Return, unaltered, every line from the beginning of the material below up to and including the one with "1, 400)), [PEAK_HORN]])".

- - - - -

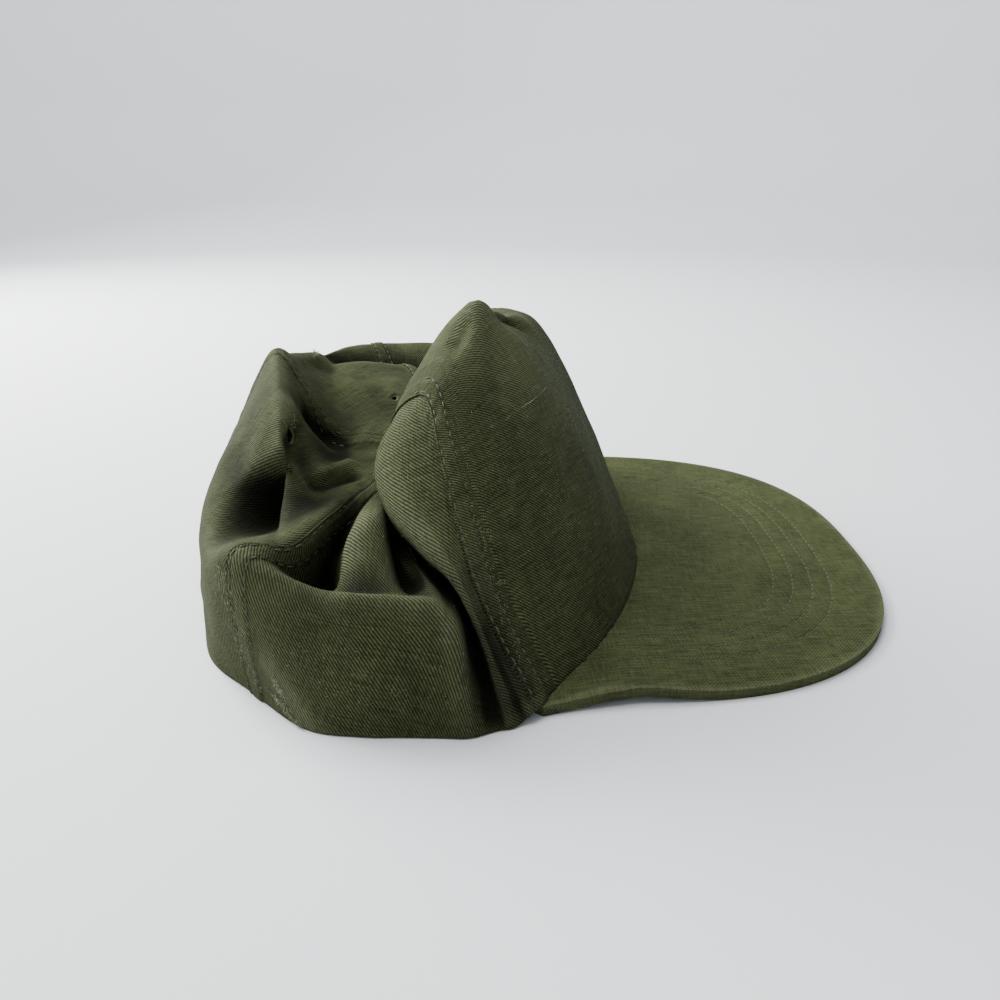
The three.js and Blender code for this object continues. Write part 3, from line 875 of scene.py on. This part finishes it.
# Peak
# A stiffener between two layers of twill, bagged out so that its edge is round. Its inner edge is sewn
# under the front panel, and by the wearer's right temple its near edge lifts a little off the floor.
PEAK_THICKNESS = 3
PEAK_ROOT_X = 20
PEAK_DEPTH = 101
PEAK_HALF_WIDTH = 94.4
PEAK_EDGE_POWER = 0.76
PEAK_HORN = (4, 100.5)
PEAK_MARGIN_X = 35
PEAK_MARGIN_Y = 96
PEAK_MARGIN_SWEEP = 38
PEAK_MARGIN_POWER = 1.8
PEAK_CELLS = (110, 260)
PEAK_ROUND = 1.35
PEAK_LIFT = 2.3
PEAK_LIFT_AT = (30, -94)
PEAK_LIFT_REACH = (17, 24)
PEAK_ROWS = (15.5, 21.7, 27.9, 34.1)
PEAK_ROW_DEPTH = 0.4
PEAK_ROW_WIDTH = 0.7
PEAK_RUMPLE_HEIGHT = 0.25
PEAK_RUMPLE_LENGTH = 23
PEAK_RUMPLE_START = (1, 6)
PEAK_EDGE_WEAR = 0.5
PEAK_EDGE_WEAR_REACH = 1.6
PEAK_ROW_WEAR = 0.12
PEAK_RIB_ANGLE = 51
PEAK_RIB_DEPTH = 0.35
HORN_START = 0.965
CROWDING = 1.35
SHARP_ANGLE = 50


def peak_edge(turn):
    """The outer edge: turn runs from -1 by the right temple to 1 by the left one."""
    angle = turn * (math.pi / 2)
    reach = np.maximum(np.cos(angle), 0) ** PEAK_EDGE_POWER
    side = np.sign(angle) * np.abs(np.sin(angle)) ** PEAK_EDGE_POWER
    return np.stack([PEAK_ROOT_X + PEAK_DEPTH * reach, PEAK_HALF_WIDTH * side], -1)


def peak_margin(turn):
    x = PEAK_MARGIN_X - PEAK_MARGIN_SWEEP * np.abs(turn) ** PEAK_MARGIN_POWER
    return np.stack([x, PEAK_MARGIN_Y * turn], -1)


edge_line = np.concatenate([
    [(PEAK_HORN[0], -PEAK_HORN[1])], peak_edge(np.linspace(-1, 1, 400)), [PEAK_HORN]])


def inset_of(points):
    """The distance of each point of the peak from its outer edge."""
    starts, ends = edge_line[:-1], edge_line[1:]
    lines = ends - starts
    sizes = np.maximum((lines ** 2).sum(1), 1e-9)
    nearest = np.full(len(points), 1e9)
    for k in range(len(starts)):
        share = np.clip((points - starts[k]) @ lines[k] / sizes[k], 0, 1)
        gap = np.linalg.norm(points - starts[k] - share[:, None] * lines[k], axis=1)
        nearest = np.minimum(nearest, gap)
    return nearest


def peak_lift(points):
    away = (points - PEAK_LIFT_AT) / PEAK_LIFT_REACH
    return PEAK_LIFT * np.exp(-(away ** 2).sum(1))


bpy.ops.mesh.primitive_grid_add(x_subdivisions=PEAK_CELLS[0], y_subdivisions=PEAK_CELLS[1], size=2)
peak = bpy.context.object
peak.name = "peak_twill"
square = np.array([vertex.co for vertex in peak.data.vertices])
across_share = (square[:, 0] + 1) / 2
turns = square[:, 1]
outer = peak_edge(turns)
blend_to_horn = smooth_step(HORN_START, 1, np.abs(turns))[:, None]
horns = np.stack([np.full_like(turns, PEAK_HORN[0]), np.sign(turns) * PEAK_HORN[1]], 1)
outer = outer * (1 - blend_to_horn) + horns * blend_to_horn
crowded = (1 - (1 - across_share) ** CROWDING)[:, None]
flat = peak_margin(turns) * (1 - crowded) + outer * crowded
for vertex, (x, y) in zip(peak.data.vertices, flat):
    vertex.co = (x * MM, y * MM, PEAK_THICKNESS * MM)
thick = peak.modifiers.new("thickness", "SOLIDIFY")
thick.thickness = PEAK_THICKNESS * MM
thick.offset = -1
bpy.ops.object.modifier_apply(modifier=thick.name)
rounding = peak.modifiers.new("round edge", "BEVEL")
rounding.width = PEAK_ROUND * MM
rounding.segments = 5
rounding.limit_method = "ANGLE"
rounding.angle_limit = math.radians(SHARP_ANGLE)
bpy.ops.object.modifier_apply(modifier=rounding.name)
solid = np.array([vertex.co for vertex in peak.data.vertices]) / MM
inset = inset_of(solid[:, :2])
depth_below_top = PEAK_THICKNESS - solid[:, 2]
on_top = smooth_step(PEAK_THICKNESS / 2, PEAK_THICKNESS, solid[:, 2])
dip = sum(PEAK_ROW_DEPTH * np.exp(-(((inset - row) / PEAK_ROW_WIDTH) ** 2)) for row in PEAK_ROWS)
waver = np.array([noise.noise(Vector(p) / PEAK_RUMPLE_LENGTH) for p in solid])
rumples = PEAK_RUMPLE_HEIGHT * waver * smooth_step(*PEAK_RUMPLE_START, inset)
solid[:, 2] += peak_lift(solid[:, :2]) - on_top * dip + on_top * rumples
peak.data.vertices.foreach_set("co", (solid * MM).astype(np.float32).ravel())
rubbed_edge = np.exp(-((inset / PEAK_EDGE_WEAR_REACH) ** 2)) * on_top
set_attribute(peak.data, "wear_and_painted_light", PEAK_EDGE_WEAR * rubbed_edge + PEAK_ROW_WEAR * dip)
round_the_edge = unit(solid[:, :2] - (PEAK_ROOT_X, 0)) * depth_below_top[:, None]
peak_place = (solid[:, :2] + round_the_edge * (inset < PEAK_THICKNESS)[:, None]) * MM
for old_map in list(peak.data.uv_layers):
    peak.data.uv_layers.remove(old_map)
set_cloth_map(peak.data, peak_place)
peak.data.update()
peak.data.shade_smooth()
peak.data.materials.append(twill_material("peak_twill", PEAK_RIB_ANGLE, PEAK_RIB_DEPTH))
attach(peak, "root")
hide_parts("peak")

# Peak stitches
# Four rows of stitches follow the peak's edge and hold its layers together.
LAST_TURN = 0.985
MARGIN_TUCK = 2
peak_rows = []
turn = np.linspace(-LAST_TURN, LAST_TURN, 700)
edge_points = peak_edge(turn)
tangent = unit(np.gradient(edge_points, axis=0))
inwards = np.stack([-tangent[:, 1], tangent[:, 0]], 1)
for row in PEAK_ROWS:
    line = edge_points + inwards * row
    line = line[line[:, 0] > peak_margin(line[:, 1] / PEAK_MARGIN_Y)[:, 0] + MARGIN_TUCK]
    waver = np.array([noise.noise(Vector((x, y, PEAK_THICKNESS)) / PEAK_RUMPLE_LENGTH) for x, y in line])
    height = PEAK_THICKNESS + peak_lift(line) - PEAK_ROW_DEPTH + PEAK_RUMPLE_HEIGHT * waver
    height += THREAD_RADIUS / 2
    points = np.concatenate([line, height[:, None]], 1)
    normals = np.tile([0.0, 0.0, 1.0], (len(points), 1))
    peak_rows.append((points, normals))
stitch_piece("peak_stitches", peak_rows)

# Worn threads
# Fine broken fibres stand out of the worn cloth. They are thickest where the hem has rubbed at the rear
# corner, and a tuft stands on the rear rim. One thicker thread shows in the front panel's weave.
WORN_COLOUR = (0.27, 0.28, 0.18, 1)
# What is worn, from, to, spread, how many fibres, their length, their radius and how far they stand up
WORN_THREADS = [
    ("rubbed hem", (-67, -103, 12), (-64, -105, 8), 0.9, 50, 1.3, 0.06, 0.4),
    ("rubbed edge", (-67, -103, 6), (-59, -108, 0.5), 1.1, 110, 1.3, 0.055, 0.4),
    ("tuft on the rim", (-82, 38, 66), (-80, 40, 66), 0.8, 40, 2.6, 0.08, 4),
    ("right eyelet", (-75, -46, 59), (-71, -38, 62), 1.0, 14, 2.2, 0.05, 0.8),
    ("rear right seam", (-78, -92, 40), (-72, -95, 6), 3.0, 90, 1.2, 0.04, 0.4),
    ("front right seam", (-30, -58, 74), (-2, -100, 12), 3.0, 120, 1.1, 0.04, 0.4),
    ("near wall", (-60, -106, 18), (-20, -107, 18), 16.0, 110, 0.9, 0.04, 0.4),
    ("front", (-12, -45, 62), (16, -50, 40), 26.0, 150, 0.9, 0.04, 0.4),
    ("side fold", (-38, -62, 60), (-24, -86, 44), 12.0, 70, 0.9, 0.04, 0.4),
]
THICK_THREAD = ((-14.4, -50, 61.7), (-0.3, -33, 68.7))
THICK_THREAD_RADIUS = 0.2
THICK_THREAD_COLOUR = (0.17, 0.185, 0.09, 1)
THICK_THREAD_LIFT = 0.12
CORNERS_OF_A_STRAND = (0, 2.094, 4.189)
THIN_END = 0.35
FIBRE_POINTS = 5
FIBRE_LIFT = 0.05
FIBRE_DROOP = 0.3
NET_SECTIONS = 0.06
NET_STATIONS = 0.04
NET_END = 6
rng = np.random.default_rng(23)
net_across = np.arange(0, len(SECTIONS), NET_SECTIONS)
net_u, net_v = np.meshgrid(net_across, np.arange(0, NET_END, NET_STATIONS), indexing="ij")
net = shell(net_u.ravel(), net_v.ravel())
net_normals = shell_normal(shell, net_u.ravel(), net_v.ravel())


def on_the_cloth(point):
    """The nearest place on the crown's outer face and the way out from there."""
    nearest = np.argmin(((net - point) ** 2).sum(1))
    normal = net_normals[nearest]
    return point - normal * ((point - net[nearest]) @ normal), normal


def strand(points, normals, radius):
    """A three-sided thread along a line of points, thin at both ends."""
    run = unit(np.gradient(points, axis=0))
    side = unit(np.cross(normals, run))
    up = np.cross(run, side)
    share = np.linspace(0, 1, len(points))
    thick = (radius * (THIN_END + (1 - THIN_END) * np.sin(math.pi * share)))[:, None]
    corners = ((math.cos(turn), math.sin(turn)) for turn in CORNERS_OF_A_STRAND)
    rings = [points + thick * (high * up + aside * side) for high, aside in corners]
    vertices = np.stack(rings, 1).reshape(-1, 3)
    faces = []
    for k in range(len(points) - 1):
        for a, b in ((0, 1), (1, 2), (2, 0)):
            faces.append((3 * k + a, 3 * k + b, 3 * k + 3 + b, 3 * k + 3 + a))
    last = 3 * len(points) - 3
    faces += [(2, 1, 0), (last, last + 1, last + 2)]
    return vertices, faces


def thread_piece(name, strands, colour):
    """Threads as one piece, each given as its points, the ways out of the cloth and its radius."""
    vertices = []
    faces = []
    for points, normals, radius in strands:
        start = sum(len(part) for part in vertices)
        more, sides = strand(points, normals, radius)
        vertices.append(more)
        faces += [tuple(start + k for k in side) for side in sides]
    piece = new_piece(name, np.concatenate(vertices), faces, thread_material(name, colour))
    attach(piece, "root")


fibres = []
for _, start, end, spread, count, length, radius, rise in WORN_THREADS:
    for _ in range(count):
        aim = np.array(start) + rng.random() * np.subtract(end, start) + rng.normal(0, spread / 2, 3)
        foot, normal = on_the_cloth(aim)
        way = unit(np.cross(normal, rng.normal(0, 1, 3)) + normal * rng.uniform(0.1, 1.6) * rise)
        reach = length * rng.uniform(0.5, 1.3)
        bend = np.cross(normal, way) * rng.uniform(-0.5, 0.5)
        steps = np.linspace(0, 1, FIBRE_POINTS)[:, None]
        line = foot + normal * (LAP_HEIGHT + FIBRE_LIFT) + reach * (steps * way + steps ** 2 * bend)
        line = line - normal * reach * FIBRE_DROOP * steps ** 2
        line[:, 2] = np.maximum(line[:, 2], FLOOR_CLEARANCE)
        fibres.append((line, np.tile(normal, (FIBRE_POINTS, 1)), radius))
thread_piece("loose_fibres", fibres, WORN_COLOUR)
places = [on_the_cloth(point) for point in np.linspace(*THICK_THREAD, 30)]
thick_line = np.array([foot + normal * THICK_THREAD_LIFT for foot, normal in places])
thick_normals = np.array([normal for _, normal in places])
thread_piece("thick_thread", [(thick_line, thick_normals, THICK_THREAD_RADIUS)], THICK_THREAD_COLOUR)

- - - - -

▸ **FINAL RESULT**:
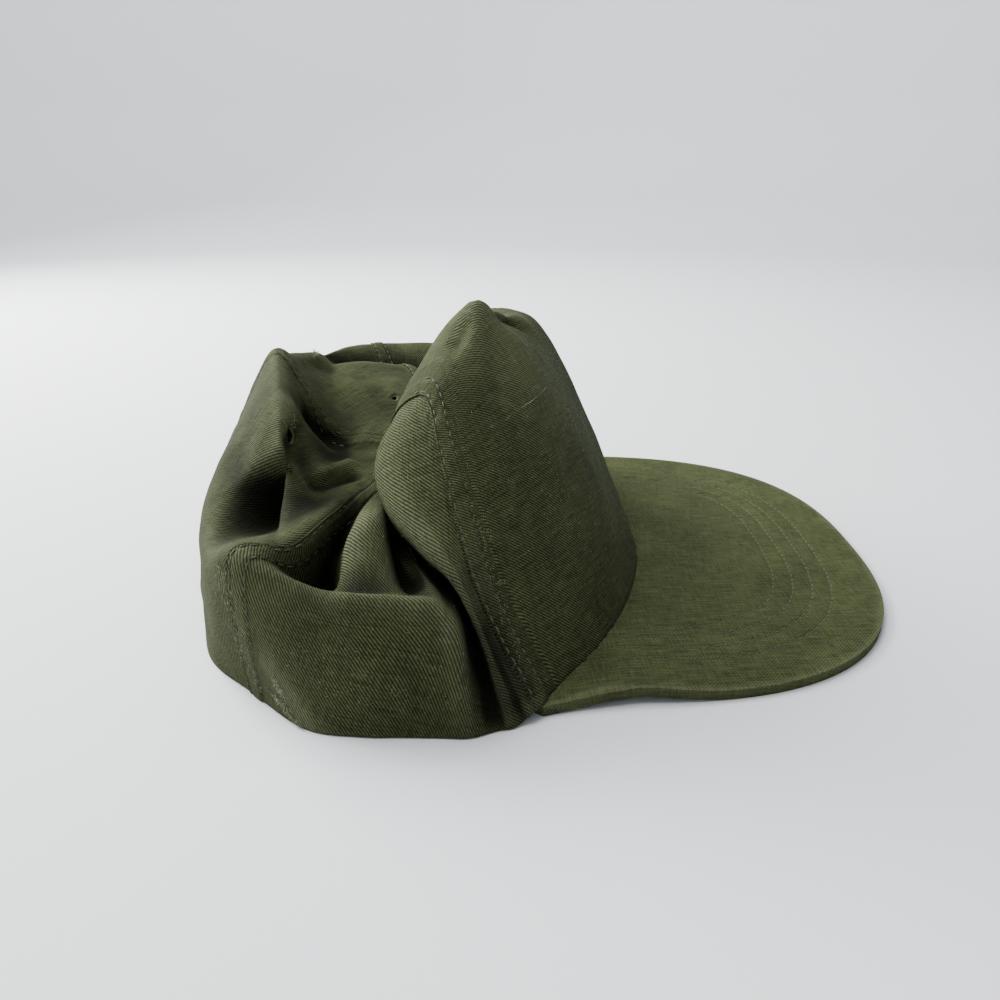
The three.js and Blender code for this object continues. Write part 3, from line 875 of scene.py on. This part finishes it.
# Peak
# A stiffener between two layers of twill, bagged out so that its edge is round. Its inner edge is sewn
# under the front panel, and by the wearer's right temple its near edge lifts a little off the floor.
PEAK_THICKNESS = 3
PEAK_ROOT_X = 20
PEAK_DEPTH = 101
PEAK_HALF_WIDTH = 94.4
PEAK_EDGE_POWER = 0.76
PEAK_HORN = (4, 100.5)
PEAK_MARGIN_X = 35
PEAK_MARGIN_Y = 96
PEAK_MARGIN_SWEEP = 38
PEAK_MARGIN_POWER = 1.8
PEAK_CELLS = (110, 260)
PEAK_ROUND = 1.35
PEAK_LIFT = 2.3
PEAK_LIFT_AT = (30, -94)
PEAK_LIFT_REACH = (17, 24)
PEAK_ROWS = (15.5, 21.7, 27.9, 34.1)
PEAK_ROW_DEPTH = 0.4
PEAK_ROW_WIDTH = 0.7
PEAK_RUMPLE_HEIGHT = 0.25
PEAK_RUMPLE_LENGTH = 23
PEAK_RUMPLE_START = (1, 6)
PEAK_EDGE_WEAR = 0.5
PEAK_EDGE_WEAR_REACH = 1.6
PEAK_ROW_WEAR = 0.12
PEAK_RIB_ANGLE = 51
PEAK_RIB_DEPTH = 0.35
HORN_START = 0.965
CROWDING = 1.35
SHARP_ANGLE = 50


def peak_edge(turn):
    """The outer edge: turn runs from -1 by the right temple to 1 by the left one."""
    angle = turn * (math.pi / 2)
    reach = np.maximum(np.cos(angle), 0) ** PEAK_EDGE_POWER
    side = np.sign(angle) * np.abs(np.sin(angle)) ** PEAK_EDGE_POWER
    return np.stack([PEAK_ROOT_X + PEAK_DEPTH * reach, PEAK_HALF_WIDTH * side], -1)


def peak_margin(turn):
    x = PEAK_MARGIN_X - PEAK_MARGIN_SWEEP * np.abs(turn) ** PEAK_MARGIN_POWER
    return np.stack([x, PEAK_MARGIN_Y * turn], -1)


edge_line = np.concatenate([
    [(PEAK_HORN[0], -PEAK_HORN[1])], peak_edge(np.linspace(-1, 1, 400)), [PEAK_HORN]])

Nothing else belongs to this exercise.